A second career began to take shape. A year later, Hoffman visited Greece and, working with a group of artists from the Art School of the Aegean, helped produce two 8-foot-long tile murals. “I came back from that trip and said, ‘This is what I do now.’” Classes at Parsons and the New School, both in New York City, helped Hoffman perfect her craft. In 1998, she launched Sacred Tile, offering hand-crafted custom tiles for large and small installations.

Meanwhile, in an informal sense, Hoffman’s second career has always been in the kitchen. In 1993, she and Robin settled in South Brunswick, where they kept an organic garden, growing fruits and vegetables. (Both are vegetarians.) With Hoffman working at home, they started thinking about getting a larger place.

In fact, they had their eyes on a 3 ½-acre property just half a mile from their home. When it became available in 2005, they bought it.

The spread had once housed a grist mill. The main house, circa 1735, was originally known as the Davidson Mill House. With the exception of a Greek Revival addition in the 1810s, the original farmhouse was largely intact. Though well taken care of, it needed renovation. The pair had the old floors and joists replaced and reclaimed barn-wood floors installed, all while preserving the integrity of the historic structure.

The grounds had been perfectly groomed and maintained by the previous owners, avid gardeners who primarily planted flowers. Hoffman’s first priority was to begin converting the garden from flowers to food.

“The first thing we did was add the vegetable garden,” she says. “Then we added fruits. Now we’re adding nuts, like hazelnuts.” Two acres are now cultivated, yielding such crops as raspberries, strawberries, blackberries, rhubarb, asparagus, onions, a variety of lettuces and herbs, and much more. Hoffman puts in countless hours each season wielding spade and hoe.

“First it’s for food, then it’s native ornamental, then it’s ornamental non-native such as perennials, then it’s annuals. This garden is not just for show.”

SPREADING THE WORD
Hoffman doesn’t obsess about food just for her own benefit. One or two days a week, she volunteers as a chef at Elijah’s Promise, a New Brunswick-based soup kitchen and culinary school that endeavors to serve only healthy, unprocessed, freshly prepared meals. “There are a bunch of us who changed the culture there, from saying poor people will eat anything to saying we all should eat healthy food,” she says. “I’m absolutely passionate about it.” Hoffman also teaches classes through the organization. “My specialty is whole foods and vegetarian cooking,” she says. “I believe in farm-to-table eating.” (New Jersey Monthly honored Hoffman for her volunteerism at Elijah’s Promise with a 2012 Seeds of Hope Award.)

When not gardening, cooking or teaching, Hoffman spends the majority of her time creating custom tiles in her studio, formerly the grist mill’s barn. She named the business Sacred Tile, she says, to evoke the sensibility not just in her tile work but in all her endeavors.

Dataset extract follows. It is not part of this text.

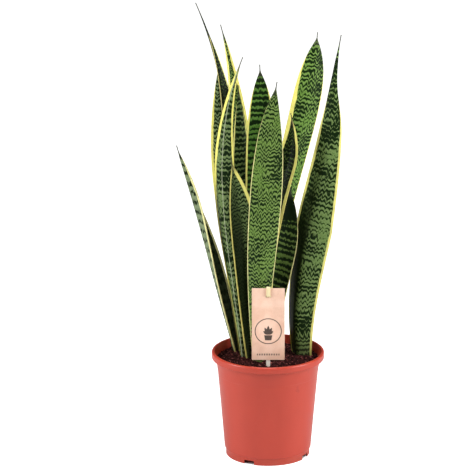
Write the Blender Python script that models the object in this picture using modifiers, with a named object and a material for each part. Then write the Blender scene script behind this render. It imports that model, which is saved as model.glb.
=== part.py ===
"""A snake plant in a thin plastic nursery pot, with a care card hooked on a stake.

Metres, +Z up, the pot's foot on Z = 0, seen from the front along +Y. The origin is under the
middle of everything's footprint, so the pot stands POT_X to the right of it, because the clump
leans further to the left than to the right.
"""

import math
from collections import namedtuple

import bmesh
import bpy
from mathutils import Matrix, Vector

# The whole plant
POT_X = 0.0146  # from the origin to the pot's axis
GAP = 0.0003  # between pieces that touch or fit
SOCKET_GAP = 0.0008  # between a leaf or the stake and the soil round it

# Pot: radii are of its outer side
RIM_RADIUS = 0.0845
POT_HEIGHT = 0.162
POT_WALL = 0.0013
LIP_WIDTH = 0.0045
LIP_HEIGHT = 0.0100
LIP_TOP = 0.0020
LIP_SKIRT = 0.0014
LIP_ROUND_IN = 0.0010
LIP_ROUND_OUT = 0.0022
EDGE_BEVEL = 0.0004
NECK_INSET = 0.0062  # from the lip's outer side to the wall under it
SHOULDER_INSET = 0.0032  # from the neck to the shoulder, where the taper starts
SHOULDER_DROP = 0.034  # below the rim
FOOT_RADIUS = 0.0630
FOOT_HEIGHT = 0.0080
FOOT_WALL = 0.0018
HEEL_OVERHANG = 0.0020
HEEL_HEIGHT = 0.0050
FLOOR_WALL = 0.0016
FLOOR_FILLET = 0.0030
NOTCH_COUNT = 4
NOTCH_WIDTH = 0.0165
NOTCH_HEIGHT = 0.0064
NOTCH_TURN = -27.0  # degrees from the front to the first notch, to the left
DRAIN_COUNT = 8
DRAIN_RADIUS = 0.0045
DRAIN_RING = 0.0440
POT_STEPS = 48

# Soil
SOIL_BELOW_RIM = 0.0120
SOIL_MOUND = 0.0020
LEAF_DEPTH = 0.020  # how deep a leaf is buried
COLLAR_HEIGHT = 0.006  # over the soil's edge: a leaf is straight from its foot up to here

# Leaves
CLUMP_RADIUS = 0.0766  # the soil radius that the leaves' places and widths are set out for
FOOT_THICKNESS = 0.0032
MIDDLE_THICKNESS = 0.0022
TIP_THICKNESS = 0.0014
MARGIN_SHARE = 0.45  # of the thickness at the midrib
KEEL_ROUND = 0.22  # of half the width
AWL_RADIUS = 0.0016
AWL_LENGTH = 0.009
AWL_TAPER = 0.6
CURL_START = 0.80
PINCH_START = 0.70
PINCH_RUN = 0.20
OPENED = 0.8  # where along a leaf its fold has opened
LEAF_ALONG = 15
LEAF_ACROSS = 6

# Card and stake
CARD_WIDTH = 0.0490
CARD_HEIGHT = 0.1120
CARD_THICKNESS = 0.0008
CARD_CORNER = 0.0010
CARD_PLACE = -0.0450  # in Y, for a clump of the stated radius
CARD_ABOVE_SOIL = 0.0120
SLOT_BELOW_TOP = 0.0130
STAKE_WIDTH = 0.0060
STAKE_THICKNESS = 0.0013
STAKE_DEPTH = 0.045

Leaf = namedtuple(
    "Leaf", "name foot lower upper tip rise facing width fold widest point foot_width curl pinch",
    defaults=((0.0, 0.0), 0.0),
)
# Places are (x, y) from the pot's axis: at the soil, at a third and two thirds of the rise, and
# at the tip. Facing is the turn of the inner side from the front, in degrees, at the foot, the
# middle and the tip. Fold is how far the two wings fold up, at the foot and at the top.
# A higher point makes a blunter tip, foot_width is a share of the width, curl moves the tip, and
# pinch is the share of the width that is lost under a long narrow tip.
LEAVES = (
    Leaf("leaf_far_left", (-0.050, 0.033), (-0.079, 0.028), (-0.107, 0.012), (-0.136, -0.006),
         0.333, (60, 78, 160), 0.043, (50, 42), 0.40, 2.3, 0.45),
    Leaf("leaf_tall_left", (-0.024, 0.051), (-0.047, 0.068), (-0.062, 0.073), (-0.108, 0.076),
         0.530, (60, 25, 115), 0.042, (50, 30), 0.45, 1.6, 0.45),
    Leaf("leaf_back_left", (-0.038, 0.044), (-0.053, 0.068), (-0.067, 0.076), (-0.075, 0.080),
         0.435, (190, 190, 190), 0.038, (50, 15), 0.60, 2.0, 0.40),
    Leaf("leaf_front_left", (-0.038, 0.002), (-0.058, 0.004), (-0.068, -0.002), (-0.038, -0.012),
         0.469, (150, 150, 150), 0.046, (50, 25), 0.50, 1.35, 0.40),
    Leaf("leaf_slender_left", (-0.007, 0.040), (-0.031, 0.055), (-0.043, 0.060), (-0.071, 0.062),
         0.500, (0, 0, 40), 0.040, (50, 25), 0.55, 1.35, 0.40),
    Leaf("leaf_banded_left", (-0.028, 0.025), (-0.033, 0.028), (-0.038, 0.034), (-0.045, 0.040),
         0.413, (200, 200, 200), 0.038, (50, 15), 0.55, 1.8, 0.40),
    Leaf("leaf_short_left", (-0.026, -0.001), (-0.030, -0.003), (-0.038, -0.006), (-0.056, -0.010),
         0.314, (0, 15, 10), 0.047, (50, 20), 0.45, 3.0, 0.40),
    Leaf("leaf_centre_back", (-0.012, 0.017), (-0.014, 0.017), (-0.011, 0.019), (-0.013, 0.026),
         0.448, (0, 0, 0), 0.047, (50, 12), 0.55, 4.0, 0.35),
    Leaf("leaf_front_centre", (-0.014, -0.0225), (-0.011, -0.037), (-0.002, -0.039), (0.006, -0.044),
         0.440, (180, 180, 172), 0.0495, (45, 12), 0.50, 2.9, 0.45, (0.006, 0.0)),
    Leaf("leaf_broad_right", (0.019, 0.028), (0.013, 0.036), (0.045, 0.048), (0.073, 0.064),
         0.488, (200, 205, 190), 0.047, (50, 14), 0.72, 3.2, 0.45),
    Leaf("leaf_hidden_tip", (0.010, 0.048), (-0.003, 0.057), (0.007, 0.061), (0.024, 0.060),
         0.327, (0, 0, 0), 0.032, (50, 20), 0.50, 1.6, 0.45),
    Leaf("leaf_hooked", (0.008, -0.010), (-0.003, -0.011), (0.0145, -0.008), (0.058, -0.004),
         0.382, (-12, -15, -40), 0.037, (45, 28), 0.76, 2.2, 0.30, (-0.0255, 0.0)),
    Leaf("leaf_short_right", (0.017, 0.005), (0.008, 0.003), (0.023, 0.008), (0.032, 0.014),
         0.268, (10, 0, 0), 0.044, (50, 15), 0.60, 2.0, 0.45),
    Leaf("leaf_big_right", (0.046, 0.010), (0.055, 0.004), (0.0875, -0.004), (0.086, -0.014),
         0.503, (150, 148, 185), 0.072, (40, 18), 0.40, 1.10, 0.60, (0.020, 0.0), 0.45),
)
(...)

The common qualities, she says, are “care and attentiveness, respect, generosity and love.” She draws a tactile parallel between food baking and creating tiles. “A lot of the functions are similar,” she says, citing, the rolling of dough and clay, the glazing of surfaces, the magical transformation effected by firing in an oven. Hoffman displays some of her favorite tiles around the house, and the two art forms join on the face of the custom-built, wood-fired, outdoor pizza oven.

One of Hoffman’s specialties—she often cooks for friends—is fresh grilled pizza. She makes her own whole-wheat dough, basil pesto and sauce; buys fresh mozzarella in Hoboken and mushrooms from a local farm stand; pulls chard and herbs from her own garden. “Good food is about good product,” she says proudly. “I do good product.”